INPUT FOR THIS TASK
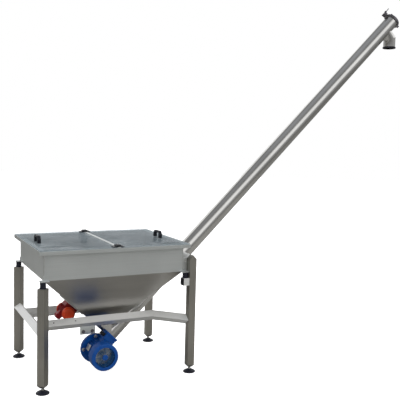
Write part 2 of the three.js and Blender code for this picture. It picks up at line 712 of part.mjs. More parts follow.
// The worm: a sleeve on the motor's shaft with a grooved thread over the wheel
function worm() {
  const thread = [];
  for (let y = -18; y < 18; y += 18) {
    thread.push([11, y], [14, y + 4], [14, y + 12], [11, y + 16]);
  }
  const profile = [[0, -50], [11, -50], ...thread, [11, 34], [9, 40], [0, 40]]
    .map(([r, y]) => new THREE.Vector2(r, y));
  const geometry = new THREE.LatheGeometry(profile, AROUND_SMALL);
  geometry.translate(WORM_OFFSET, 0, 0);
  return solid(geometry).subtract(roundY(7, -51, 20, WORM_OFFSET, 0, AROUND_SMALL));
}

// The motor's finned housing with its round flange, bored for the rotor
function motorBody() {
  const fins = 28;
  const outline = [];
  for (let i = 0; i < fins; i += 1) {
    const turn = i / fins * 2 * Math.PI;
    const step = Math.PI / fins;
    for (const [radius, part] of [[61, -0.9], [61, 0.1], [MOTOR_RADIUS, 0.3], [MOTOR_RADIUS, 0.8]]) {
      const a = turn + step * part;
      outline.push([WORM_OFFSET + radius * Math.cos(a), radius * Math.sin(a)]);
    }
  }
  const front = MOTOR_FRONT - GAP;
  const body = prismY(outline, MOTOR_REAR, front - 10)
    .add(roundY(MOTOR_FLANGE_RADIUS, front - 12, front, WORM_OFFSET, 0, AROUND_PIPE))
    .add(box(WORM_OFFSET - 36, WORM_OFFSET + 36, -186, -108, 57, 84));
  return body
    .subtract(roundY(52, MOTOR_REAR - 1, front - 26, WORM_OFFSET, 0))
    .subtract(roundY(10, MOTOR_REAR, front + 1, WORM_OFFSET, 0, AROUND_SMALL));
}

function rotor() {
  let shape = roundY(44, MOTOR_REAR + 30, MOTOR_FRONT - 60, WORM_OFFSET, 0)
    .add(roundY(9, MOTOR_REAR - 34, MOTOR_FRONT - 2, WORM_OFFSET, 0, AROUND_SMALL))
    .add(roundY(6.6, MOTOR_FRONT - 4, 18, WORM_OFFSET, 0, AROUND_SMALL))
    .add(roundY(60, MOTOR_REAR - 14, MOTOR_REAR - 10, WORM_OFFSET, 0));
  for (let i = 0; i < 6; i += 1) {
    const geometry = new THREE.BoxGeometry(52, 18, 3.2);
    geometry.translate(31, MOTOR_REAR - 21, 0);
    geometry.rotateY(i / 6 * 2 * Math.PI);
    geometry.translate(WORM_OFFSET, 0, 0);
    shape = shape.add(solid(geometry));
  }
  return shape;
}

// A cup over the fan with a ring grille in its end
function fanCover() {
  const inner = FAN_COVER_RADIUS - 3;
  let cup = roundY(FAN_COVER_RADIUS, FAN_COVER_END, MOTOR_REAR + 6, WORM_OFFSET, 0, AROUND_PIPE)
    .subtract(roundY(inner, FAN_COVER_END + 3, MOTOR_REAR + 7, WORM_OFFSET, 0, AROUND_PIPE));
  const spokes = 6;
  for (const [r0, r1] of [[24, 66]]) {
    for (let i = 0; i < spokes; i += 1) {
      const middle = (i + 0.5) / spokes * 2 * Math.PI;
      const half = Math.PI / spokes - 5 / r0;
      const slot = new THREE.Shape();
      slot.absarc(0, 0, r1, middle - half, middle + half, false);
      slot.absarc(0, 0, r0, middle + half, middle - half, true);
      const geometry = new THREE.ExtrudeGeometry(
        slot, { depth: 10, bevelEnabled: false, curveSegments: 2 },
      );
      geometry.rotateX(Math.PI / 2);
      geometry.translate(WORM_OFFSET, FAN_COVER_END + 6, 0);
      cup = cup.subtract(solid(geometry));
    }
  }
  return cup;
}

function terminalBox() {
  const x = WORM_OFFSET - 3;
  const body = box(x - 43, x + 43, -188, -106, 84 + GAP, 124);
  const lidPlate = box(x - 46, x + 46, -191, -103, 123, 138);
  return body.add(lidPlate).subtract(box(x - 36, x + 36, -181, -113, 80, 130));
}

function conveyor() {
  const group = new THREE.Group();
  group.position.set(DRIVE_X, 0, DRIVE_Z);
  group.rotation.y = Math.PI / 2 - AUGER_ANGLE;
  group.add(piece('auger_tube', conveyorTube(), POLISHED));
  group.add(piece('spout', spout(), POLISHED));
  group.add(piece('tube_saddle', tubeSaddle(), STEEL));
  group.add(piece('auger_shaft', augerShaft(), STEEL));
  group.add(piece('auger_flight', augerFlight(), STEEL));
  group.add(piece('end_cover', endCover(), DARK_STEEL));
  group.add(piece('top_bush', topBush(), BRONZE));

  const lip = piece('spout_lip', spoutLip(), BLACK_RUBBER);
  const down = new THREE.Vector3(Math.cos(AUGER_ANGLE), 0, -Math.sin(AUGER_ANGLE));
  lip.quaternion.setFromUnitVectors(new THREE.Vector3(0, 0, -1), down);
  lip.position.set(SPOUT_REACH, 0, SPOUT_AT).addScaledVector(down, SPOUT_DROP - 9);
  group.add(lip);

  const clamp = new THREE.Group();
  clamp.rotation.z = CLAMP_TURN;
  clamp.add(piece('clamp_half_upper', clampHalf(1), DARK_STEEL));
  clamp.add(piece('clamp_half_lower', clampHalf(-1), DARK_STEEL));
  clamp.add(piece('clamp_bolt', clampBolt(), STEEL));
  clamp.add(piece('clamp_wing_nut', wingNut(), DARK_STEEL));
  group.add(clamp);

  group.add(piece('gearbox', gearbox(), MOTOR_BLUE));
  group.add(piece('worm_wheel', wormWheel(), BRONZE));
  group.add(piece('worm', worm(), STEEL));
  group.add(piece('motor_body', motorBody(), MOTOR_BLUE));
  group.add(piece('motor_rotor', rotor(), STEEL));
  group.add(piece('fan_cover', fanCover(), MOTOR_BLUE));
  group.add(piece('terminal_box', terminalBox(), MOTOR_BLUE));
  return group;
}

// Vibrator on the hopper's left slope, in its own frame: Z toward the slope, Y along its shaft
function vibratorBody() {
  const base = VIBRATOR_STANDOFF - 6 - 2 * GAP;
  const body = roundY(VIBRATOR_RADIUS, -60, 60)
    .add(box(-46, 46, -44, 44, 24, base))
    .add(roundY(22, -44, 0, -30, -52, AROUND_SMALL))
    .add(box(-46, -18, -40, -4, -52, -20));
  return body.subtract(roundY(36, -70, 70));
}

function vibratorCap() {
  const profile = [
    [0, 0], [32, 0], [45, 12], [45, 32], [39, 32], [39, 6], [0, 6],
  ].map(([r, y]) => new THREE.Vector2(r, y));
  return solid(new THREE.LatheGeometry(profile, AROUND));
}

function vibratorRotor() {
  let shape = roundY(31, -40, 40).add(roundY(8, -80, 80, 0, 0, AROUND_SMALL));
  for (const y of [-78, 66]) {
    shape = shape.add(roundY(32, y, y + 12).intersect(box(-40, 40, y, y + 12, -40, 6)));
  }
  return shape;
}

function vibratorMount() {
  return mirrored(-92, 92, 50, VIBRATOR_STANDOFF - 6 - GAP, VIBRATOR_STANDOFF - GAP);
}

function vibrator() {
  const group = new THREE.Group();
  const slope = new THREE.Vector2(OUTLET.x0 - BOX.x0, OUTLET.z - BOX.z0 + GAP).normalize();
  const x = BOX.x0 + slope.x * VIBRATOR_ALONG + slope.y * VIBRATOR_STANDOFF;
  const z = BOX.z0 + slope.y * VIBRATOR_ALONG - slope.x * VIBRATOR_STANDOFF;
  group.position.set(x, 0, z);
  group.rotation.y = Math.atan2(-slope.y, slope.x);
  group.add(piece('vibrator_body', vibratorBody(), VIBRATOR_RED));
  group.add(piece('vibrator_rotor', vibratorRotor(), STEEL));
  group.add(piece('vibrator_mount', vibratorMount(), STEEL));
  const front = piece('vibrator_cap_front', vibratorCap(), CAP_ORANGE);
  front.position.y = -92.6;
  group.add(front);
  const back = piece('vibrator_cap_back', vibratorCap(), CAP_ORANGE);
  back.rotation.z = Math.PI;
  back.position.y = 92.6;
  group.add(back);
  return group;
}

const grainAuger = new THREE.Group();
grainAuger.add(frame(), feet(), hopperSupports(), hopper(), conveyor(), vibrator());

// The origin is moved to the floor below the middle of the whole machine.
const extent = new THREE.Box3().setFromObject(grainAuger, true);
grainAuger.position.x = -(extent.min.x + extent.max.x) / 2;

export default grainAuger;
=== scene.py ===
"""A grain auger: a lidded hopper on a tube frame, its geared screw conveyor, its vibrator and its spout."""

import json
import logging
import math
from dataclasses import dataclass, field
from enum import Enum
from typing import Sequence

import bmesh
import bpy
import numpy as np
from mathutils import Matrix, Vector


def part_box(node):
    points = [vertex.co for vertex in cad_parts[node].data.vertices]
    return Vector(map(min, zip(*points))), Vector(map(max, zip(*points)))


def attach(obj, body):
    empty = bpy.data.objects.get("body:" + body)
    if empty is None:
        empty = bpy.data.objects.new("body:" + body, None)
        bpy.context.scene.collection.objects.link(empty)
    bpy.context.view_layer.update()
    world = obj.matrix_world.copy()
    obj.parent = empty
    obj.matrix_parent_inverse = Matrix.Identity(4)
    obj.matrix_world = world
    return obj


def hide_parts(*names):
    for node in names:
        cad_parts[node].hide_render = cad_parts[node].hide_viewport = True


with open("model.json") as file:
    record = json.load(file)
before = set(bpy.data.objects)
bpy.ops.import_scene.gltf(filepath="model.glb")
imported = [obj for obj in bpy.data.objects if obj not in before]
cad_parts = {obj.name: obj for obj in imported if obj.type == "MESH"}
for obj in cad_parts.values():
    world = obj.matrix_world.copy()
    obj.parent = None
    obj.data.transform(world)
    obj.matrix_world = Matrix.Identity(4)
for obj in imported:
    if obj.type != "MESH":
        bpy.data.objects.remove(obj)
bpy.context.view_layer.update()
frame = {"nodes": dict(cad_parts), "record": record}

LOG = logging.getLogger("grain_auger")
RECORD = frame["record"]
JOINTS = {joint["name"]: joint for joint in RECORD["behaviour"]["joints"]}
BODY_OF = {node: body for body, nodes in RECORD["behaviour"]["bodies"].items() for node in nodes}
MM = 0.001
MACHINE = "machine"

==

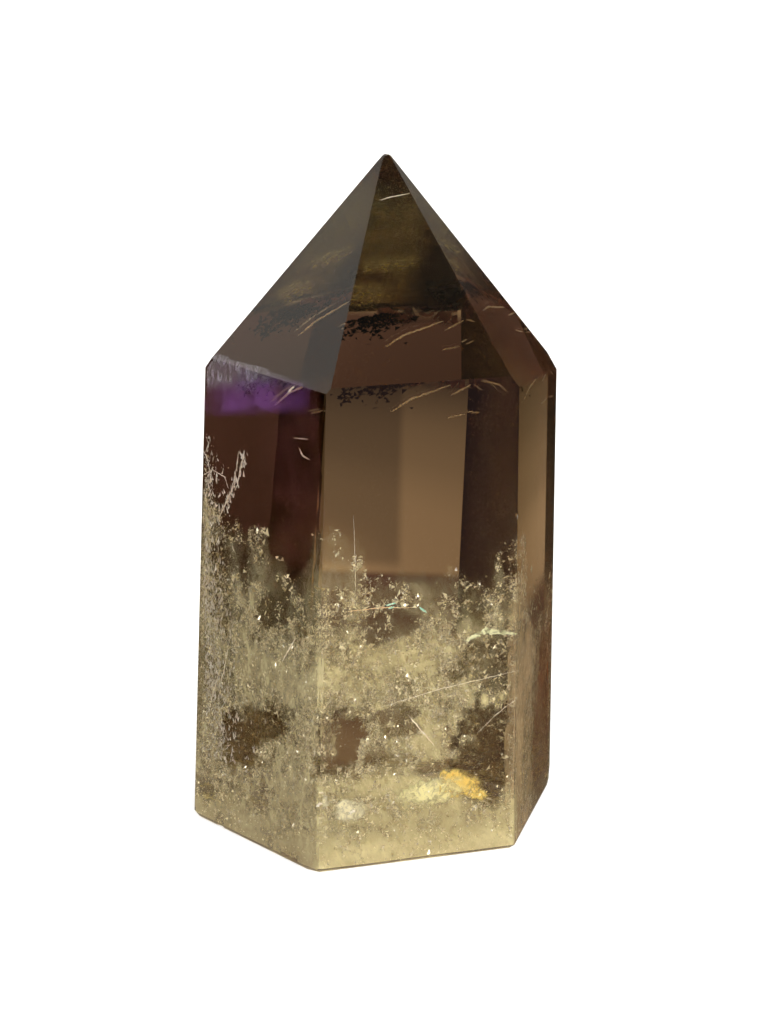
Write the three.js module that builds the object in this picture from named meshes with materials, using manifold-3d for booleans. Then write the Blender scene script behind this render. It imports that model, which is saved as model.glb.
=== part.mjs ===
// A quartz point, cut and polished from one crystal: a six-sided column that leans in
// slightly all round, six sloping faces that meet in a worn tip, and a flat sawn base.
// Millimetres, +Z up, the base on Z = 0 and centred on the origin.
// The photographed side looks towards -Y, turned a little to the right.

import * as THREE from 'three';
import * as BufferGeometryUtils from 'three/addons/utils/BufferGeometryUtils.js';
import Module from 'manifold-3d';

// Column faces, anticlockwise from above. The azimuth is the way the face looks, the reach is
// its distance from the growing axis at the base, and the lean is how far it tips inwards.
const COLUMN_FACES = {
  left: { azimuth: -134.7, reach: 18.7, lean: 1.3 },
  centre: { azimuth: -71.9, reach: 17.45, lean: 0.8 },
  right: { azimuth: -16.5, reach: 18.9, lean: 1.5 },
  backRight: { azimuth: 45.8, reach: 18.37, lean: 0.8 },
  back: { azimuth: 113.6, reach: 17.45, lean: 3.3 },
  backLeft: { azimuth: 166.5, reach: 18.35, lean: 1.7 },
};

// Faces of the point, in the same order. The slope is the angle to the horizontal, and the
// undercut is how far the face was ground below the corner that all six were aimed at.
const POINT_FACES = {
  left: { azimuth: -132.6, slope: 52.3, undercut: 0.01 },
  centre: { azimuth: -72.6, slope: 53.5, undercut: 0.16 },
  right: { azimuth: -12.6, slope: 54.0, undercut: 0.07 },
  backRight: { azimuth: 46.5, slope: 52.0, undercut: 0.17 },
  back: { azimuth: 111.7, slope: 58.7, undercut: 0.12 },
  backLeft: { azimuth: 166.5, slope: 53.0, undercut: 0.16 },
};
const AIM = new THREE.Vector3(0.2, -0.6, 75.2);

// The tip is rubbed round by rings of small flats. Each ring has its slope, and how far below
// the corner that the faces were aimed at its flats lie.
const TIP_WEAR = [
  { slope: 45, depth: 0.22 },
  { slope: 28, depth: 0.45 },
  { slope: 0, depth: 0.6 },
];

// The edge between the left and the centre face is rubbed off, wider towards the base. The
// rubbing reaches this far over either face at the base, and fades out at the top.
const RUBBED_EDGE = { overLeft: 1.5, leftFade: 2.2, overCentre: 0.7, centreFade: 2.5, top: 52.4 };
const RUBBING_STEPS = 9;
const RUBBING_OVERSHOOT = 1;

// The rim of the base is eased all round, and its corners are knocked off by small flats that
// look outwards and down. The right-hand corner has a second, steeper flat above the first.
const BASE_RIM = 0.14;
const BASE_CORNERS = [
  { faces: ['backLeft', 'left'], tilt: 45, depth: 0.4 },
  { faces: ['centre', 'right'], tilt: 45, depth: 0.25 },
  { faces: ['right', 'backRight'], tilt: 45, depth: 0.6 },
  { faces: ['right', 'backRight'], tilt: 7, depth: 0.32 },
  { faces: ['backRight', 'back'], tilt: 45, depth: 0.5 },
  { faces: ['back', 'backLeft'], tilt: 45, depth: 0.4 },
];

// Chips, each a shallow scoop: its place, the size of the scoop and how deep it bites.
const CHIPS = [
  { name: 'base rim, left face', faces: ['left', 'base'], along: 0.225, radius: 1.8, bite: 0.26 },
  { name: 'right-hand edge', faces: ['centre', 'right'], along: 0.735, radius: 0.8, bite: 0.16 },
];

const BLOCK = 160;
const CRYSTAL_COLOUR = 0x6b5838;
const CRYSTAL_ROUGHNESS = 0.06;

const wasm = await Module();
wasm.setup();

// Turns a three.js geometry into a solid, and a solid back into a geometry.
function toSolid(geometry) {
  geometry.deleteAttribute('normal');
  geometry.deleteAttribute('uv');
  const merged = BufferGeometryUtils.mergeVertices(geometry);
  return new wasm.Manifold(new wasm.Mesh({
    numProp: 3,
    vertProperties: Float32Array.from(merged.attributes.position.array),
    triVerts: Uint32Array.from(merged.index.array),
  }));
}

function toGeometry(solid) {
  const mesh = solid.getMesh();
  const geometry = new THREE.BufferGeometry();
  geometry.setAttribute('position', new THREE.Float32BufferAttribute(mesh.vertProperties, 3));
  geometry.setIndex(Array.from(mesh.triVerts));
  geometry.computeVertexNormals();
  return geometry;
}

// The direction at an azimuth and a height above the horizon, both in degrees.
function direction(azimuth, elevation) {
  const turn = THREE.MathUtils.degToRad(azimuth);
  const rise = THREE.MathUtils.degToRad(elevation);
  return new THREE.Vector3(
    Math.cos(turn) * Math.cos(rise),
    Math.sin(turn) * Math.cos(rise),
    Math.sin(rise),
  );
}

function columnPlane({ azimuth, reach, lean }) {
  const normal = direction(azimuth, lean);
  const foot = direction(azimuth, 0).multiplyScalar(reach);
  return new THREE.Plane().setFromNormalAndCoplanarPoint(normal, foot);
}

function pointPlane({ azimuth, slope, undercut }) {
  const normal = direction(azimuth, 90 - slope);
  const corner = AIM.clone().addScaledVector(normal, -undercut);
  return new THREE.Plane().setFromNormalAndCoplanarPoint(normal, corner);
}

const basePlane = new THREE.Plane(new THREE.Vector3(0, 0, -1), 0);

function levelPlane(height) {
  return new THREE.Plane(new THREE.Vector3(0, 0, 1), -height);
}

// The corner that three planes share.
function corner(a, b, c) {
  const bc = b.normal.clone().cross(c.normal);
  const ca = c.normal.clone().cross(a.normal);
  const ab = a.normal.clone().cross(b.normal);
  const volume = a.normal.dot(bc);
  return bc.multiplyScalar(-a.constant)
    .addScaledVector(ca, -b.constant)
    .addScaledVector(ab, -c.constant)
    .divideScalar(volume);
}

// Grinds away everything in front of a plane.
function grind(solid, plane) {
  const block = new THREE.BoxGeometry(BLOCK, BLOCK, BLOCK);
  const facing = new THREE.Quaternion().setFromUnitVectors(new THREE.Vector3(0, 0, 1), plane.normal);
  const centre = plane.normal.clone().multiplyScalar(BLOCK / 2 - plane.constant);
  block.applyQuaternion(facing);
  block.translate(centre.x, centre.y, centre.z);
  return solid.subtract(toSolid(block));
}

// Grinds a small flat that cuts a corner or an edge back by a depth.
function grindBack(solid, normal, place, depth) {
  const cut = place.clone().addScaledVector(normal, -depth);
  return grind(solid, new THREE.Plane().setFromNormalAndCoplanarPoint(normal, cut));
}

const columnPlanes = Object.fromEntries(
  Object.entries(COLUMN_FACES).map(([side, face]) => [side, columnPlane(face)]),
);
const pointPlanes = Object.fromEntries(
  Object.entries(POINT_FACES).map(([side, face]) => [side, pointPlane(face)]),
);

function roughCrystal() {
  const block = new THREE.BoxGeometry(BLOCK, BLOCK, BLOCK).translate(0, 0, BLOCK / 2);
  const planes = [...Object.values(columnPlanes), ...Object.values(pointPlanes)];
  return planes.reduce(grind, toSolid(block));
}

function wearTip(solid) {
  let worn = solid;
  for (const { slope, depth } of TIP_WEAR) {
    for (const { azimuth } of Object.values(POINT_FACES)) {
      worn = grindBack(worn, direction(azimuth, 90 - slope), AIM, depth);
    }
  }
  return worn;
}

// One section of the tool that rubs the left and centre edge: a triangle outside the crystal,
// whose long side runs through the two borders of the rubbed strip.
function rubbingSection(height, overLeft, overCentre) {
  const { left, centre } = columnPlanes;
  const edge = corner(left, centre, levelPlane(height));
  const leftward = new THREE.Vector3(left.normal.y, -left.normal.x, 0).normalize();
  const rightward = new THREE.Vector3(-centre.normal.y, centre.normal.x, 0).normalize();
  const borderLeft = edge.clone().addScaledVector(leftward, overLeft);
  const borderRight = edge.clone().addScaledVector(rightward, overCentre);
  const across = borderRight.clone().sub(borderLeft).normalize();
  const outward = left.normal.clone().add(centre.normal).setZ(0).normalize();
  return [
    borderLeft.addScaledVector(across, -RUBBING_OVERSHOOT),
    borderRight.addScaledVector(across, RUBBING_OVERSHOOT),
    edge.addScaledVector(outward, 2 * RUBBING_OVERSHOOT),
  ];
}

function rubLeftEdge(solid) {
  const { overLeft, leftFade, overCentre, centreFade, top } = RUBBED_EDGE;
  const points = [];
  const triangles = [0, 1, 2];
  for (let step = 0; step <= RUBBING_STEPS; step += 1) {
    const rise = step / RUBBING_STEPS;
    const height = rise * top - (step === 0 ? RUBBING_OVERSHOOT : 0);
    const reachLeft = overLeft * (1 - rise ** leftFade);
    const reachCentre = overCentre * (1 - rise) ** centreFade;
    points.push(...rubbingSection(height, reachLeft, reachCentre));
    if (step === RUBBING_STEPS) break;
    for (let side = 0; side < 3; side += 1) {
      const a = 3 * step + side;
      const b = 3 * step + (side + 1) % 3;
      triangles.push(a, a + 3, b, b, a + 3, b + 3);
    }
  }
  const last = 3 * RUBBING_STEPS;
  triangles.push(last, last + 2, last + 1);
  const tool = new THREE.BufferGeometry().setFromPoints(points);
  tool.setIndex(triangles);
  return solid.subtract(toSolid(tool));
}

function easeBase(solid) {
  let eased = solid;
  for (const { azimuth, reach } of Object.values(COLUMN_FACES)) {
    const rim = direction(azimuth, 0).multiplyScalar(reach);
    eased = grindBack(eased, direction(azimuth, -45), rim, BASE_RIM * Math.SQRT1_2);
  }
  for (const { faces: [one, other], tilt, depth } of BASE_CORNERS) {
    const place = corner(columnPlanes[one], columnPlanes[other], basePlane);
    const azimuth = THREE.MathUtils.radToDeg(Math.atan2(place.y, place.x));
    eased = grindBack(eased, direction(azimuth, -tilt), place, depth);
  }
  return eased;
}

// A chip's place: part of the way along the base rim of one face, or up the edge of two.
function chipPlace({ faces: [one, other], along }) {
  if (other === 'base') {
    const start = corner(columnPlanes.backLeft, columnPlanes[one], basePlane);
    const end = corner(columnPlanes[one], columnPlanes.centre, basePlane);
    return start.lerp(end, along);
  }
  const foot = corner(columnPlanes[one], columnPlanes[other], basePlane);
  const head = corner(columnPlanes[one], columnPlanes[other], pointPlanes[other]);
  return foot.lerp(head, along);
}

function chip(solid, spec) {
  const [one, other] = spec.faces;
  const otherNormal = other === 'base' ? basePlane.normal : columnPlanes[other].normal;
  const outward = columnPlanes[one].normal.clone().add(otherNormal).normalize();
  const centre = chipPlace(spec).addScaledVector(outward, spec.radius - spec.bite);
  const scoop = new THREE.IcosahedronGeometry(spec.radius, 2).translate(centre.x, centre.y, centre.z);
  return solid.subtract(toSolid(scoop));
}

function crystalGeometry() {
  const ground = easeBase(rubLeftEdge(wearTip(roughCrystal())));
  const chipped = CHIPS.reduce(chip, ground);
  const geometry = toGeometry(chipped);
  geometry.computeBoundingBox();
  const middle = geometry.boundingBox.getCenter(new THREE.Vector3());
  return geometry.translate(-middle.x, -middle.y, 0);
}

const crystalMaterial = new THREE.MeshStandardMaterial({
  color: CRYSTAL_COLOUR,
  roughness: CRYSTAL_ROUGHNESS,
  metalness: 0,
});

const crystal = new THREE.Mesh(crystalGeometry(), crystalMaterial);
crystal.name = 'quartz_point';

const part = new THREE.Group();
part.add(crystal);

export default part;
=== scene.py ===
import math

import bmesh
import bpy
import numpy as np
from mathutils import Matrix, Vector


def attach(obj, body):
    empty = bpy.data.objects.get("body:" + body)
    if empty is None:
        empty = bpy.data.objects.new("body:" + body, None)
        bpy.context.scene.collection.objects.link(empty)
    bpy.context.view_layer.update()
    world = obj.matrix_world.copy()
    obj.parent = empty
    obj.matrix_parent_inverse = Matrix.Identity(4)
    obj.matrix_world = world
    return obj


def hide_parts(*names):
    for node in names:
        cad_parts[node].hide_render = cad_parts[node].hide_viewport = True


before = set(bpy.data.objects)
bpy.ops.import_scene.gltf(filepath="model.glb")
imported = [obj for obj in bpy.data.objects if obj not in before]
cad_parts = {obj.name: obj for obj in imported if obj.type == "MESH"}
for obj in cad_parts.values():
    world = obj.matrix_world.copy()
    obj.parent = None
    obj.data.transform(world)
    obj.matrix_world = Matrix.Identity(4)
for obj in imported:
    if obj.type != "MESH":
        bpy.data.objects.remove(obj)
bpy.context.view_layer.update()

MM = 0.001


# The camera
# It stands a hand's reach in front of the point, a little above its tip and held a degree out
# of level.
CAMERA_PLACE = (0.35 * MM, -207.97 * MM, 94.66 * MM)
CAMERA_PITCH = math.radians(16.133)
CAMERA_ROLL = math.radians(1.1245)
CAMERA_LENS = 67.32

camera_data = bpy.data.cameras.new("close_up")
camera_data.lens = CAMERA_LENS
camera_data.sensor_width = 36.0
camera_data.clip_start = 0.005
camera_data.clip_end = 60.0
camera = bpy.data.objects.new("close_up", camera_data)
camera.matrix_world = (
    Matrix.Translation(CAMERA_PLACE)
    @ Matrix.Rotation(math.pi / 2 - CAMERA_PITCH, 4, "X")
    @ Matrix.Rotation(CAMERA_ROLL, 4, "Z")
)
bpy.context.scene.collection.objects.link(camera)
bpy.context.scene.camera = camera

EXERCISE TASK
Everything from the line containing "the whole machine." down to the line containing "points = [vertex.co" should be retyped exactly, both lines included, and nothing more.

CORRECT RESPONSE
// The origin is moved to the floor below the middle of the whole machine.
const extent = new THREE.Box3().setFromObject(grainAuger, true);
grainAuger.position.x = -(extent.min.x + extent.max.x) / 2;

export default grainAuger;
=== scene.py ===
"""A grain auger: a lidded hopper on a tube frame, its geared screw conveyor, its vibrator and its spout."""

import json
import logging
import math
from dataclasses import dataclass, field
from enum import Enum
from typing import Sequence

import bmesh
import bpy
import numpy as np
from mathutils import Matrix, Vector


def part_box(node):
    points = [vertex.co for vertex in cad_parts[node].data.vertices]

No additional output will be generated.